To not be just another recluse who keeps to himself, sitting around the house waiting for the next chance to talk with other people who are well-read, you might find yourself on the horns of a dilemma. Give up on reading to fit in, or keep prodding everyone around you to join you?

Dr. Jordan B. Cooper Regarding Michael Heiser

Someone I’ve been listening to recently who navigates this well is Dr. Jordan B. Cooper. About my age, Cooper is a Lutheran minister who has his own blog and YouTube channel where he talks about theology and church history.

In a video my neighbor JP Chavez sent me the other day, for instance, where Cooper examines the methodology at the heart of Michael Heiser’s ‘Supernatural’ and ‘The Unseen Realm,’ he does a fine job carefully, clearly, and respectfully unpacking the presuppositions, assumptions, priorities, and tradition which explain why men like them disagree over what to make of Biblical passages about angels, demons, and gods.

Be it known I readily agree with what I consider to be Jordan B. Cooper’s biggest concerns – about not only Heiser’s methodology, but also John Walton’s found in books like ‘The Lost World of Genesis One.’

At the same time, I freely confess to agreeing with many of Michael Heiser’s conclusions about the competing religions of the world, in the ancient past being demonic not just in an abstract sense. The gods of those religions are, or were, actual and personal demons, as some are fond of that term. And I would appeal to Augustine on this point, by the way. My reading of City of God puts he and I on the same side of this question, therefore I simply must be right.
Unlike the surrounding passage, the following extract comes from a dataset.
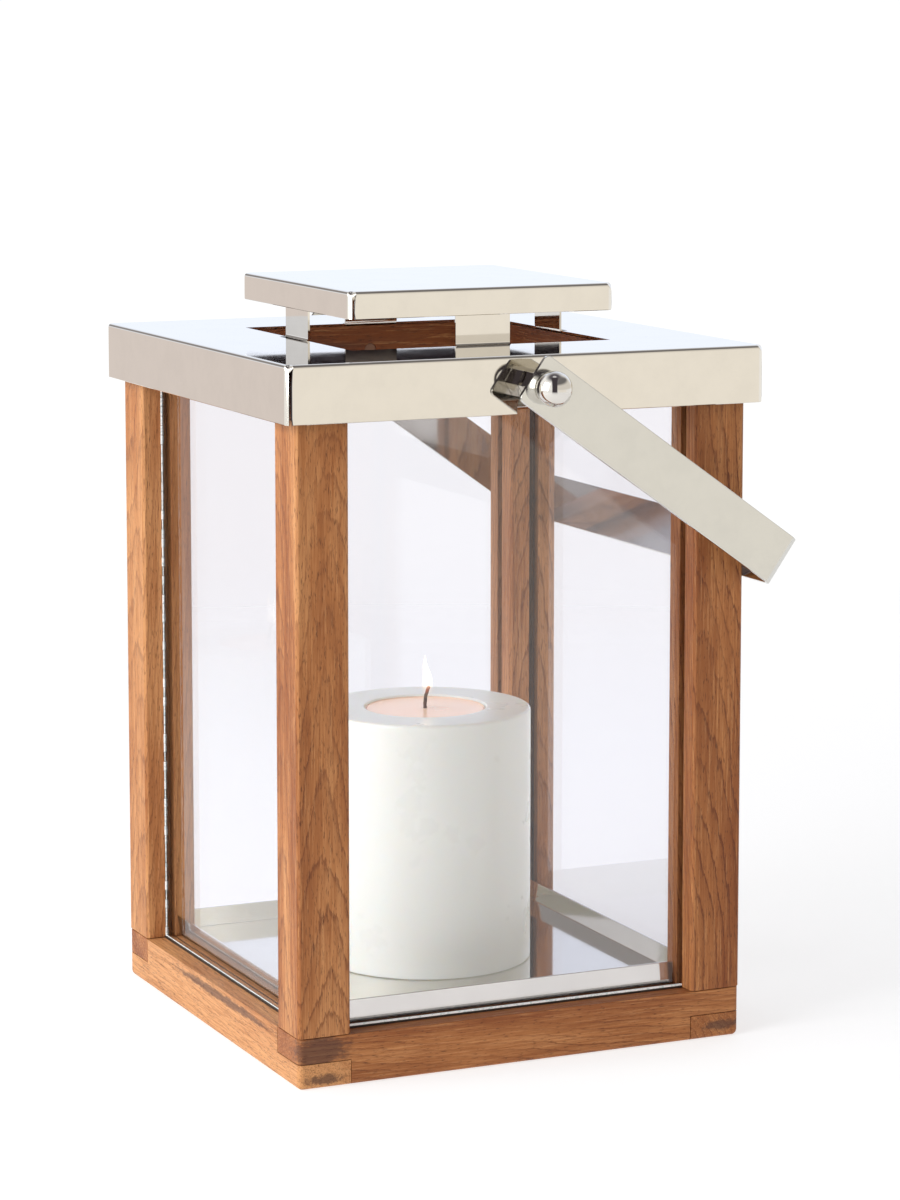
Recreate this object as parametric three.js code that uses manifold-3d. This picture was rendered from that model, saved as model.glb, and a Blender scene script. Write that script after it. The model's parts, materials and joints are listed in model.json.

FBI Special Agent Timothy Thibault

But to make something of my closing point here, consider the story from just a couple days ago by Joel Abbott at Not the Bee. FBI special agent Timothy Thibault, who resigned last week and was escorted from the building Monday, reportedly pressed the bureau from the inside to investigate President Trump, to not investigate Hunter Biden, to inflate domestic extremism stats towards putting angry American parents on terrorist watch lists, and to fire agents who refused the COVID vaccine.

And at the risk of repeating myself, I will say again that the trouble with conspiracy theories is that sometimes they turn out to be true. Moreover, reading great books helps us know when they are or may well be. Thus to read great books is not just a safeguard in the abstract, but at every level practically.

Dare I go further, reading great books helps us get a hunch when we hear or read a story that doesn’t add up. That includes stories about killer robots in Japan which have some grounding in real things generally, yet which also may be a prank in the particulars.

Reading great books also helps us to ask important questions about the extent to which those who came before us in centuries and millennia past knew things we have forgotten and ignored in our day – about God and ourselves, and the very fabric of reality. And in the last, reading great books helps to smell a rat when one is assuredly present.

Perhaps if more of us were reading great books, then, we would catch more quickly threats in various spheres in a more personal and preventative way, not always merely reacting, particularly once things have already gotten well out of hand on a grand scale for several years to disastrous effect.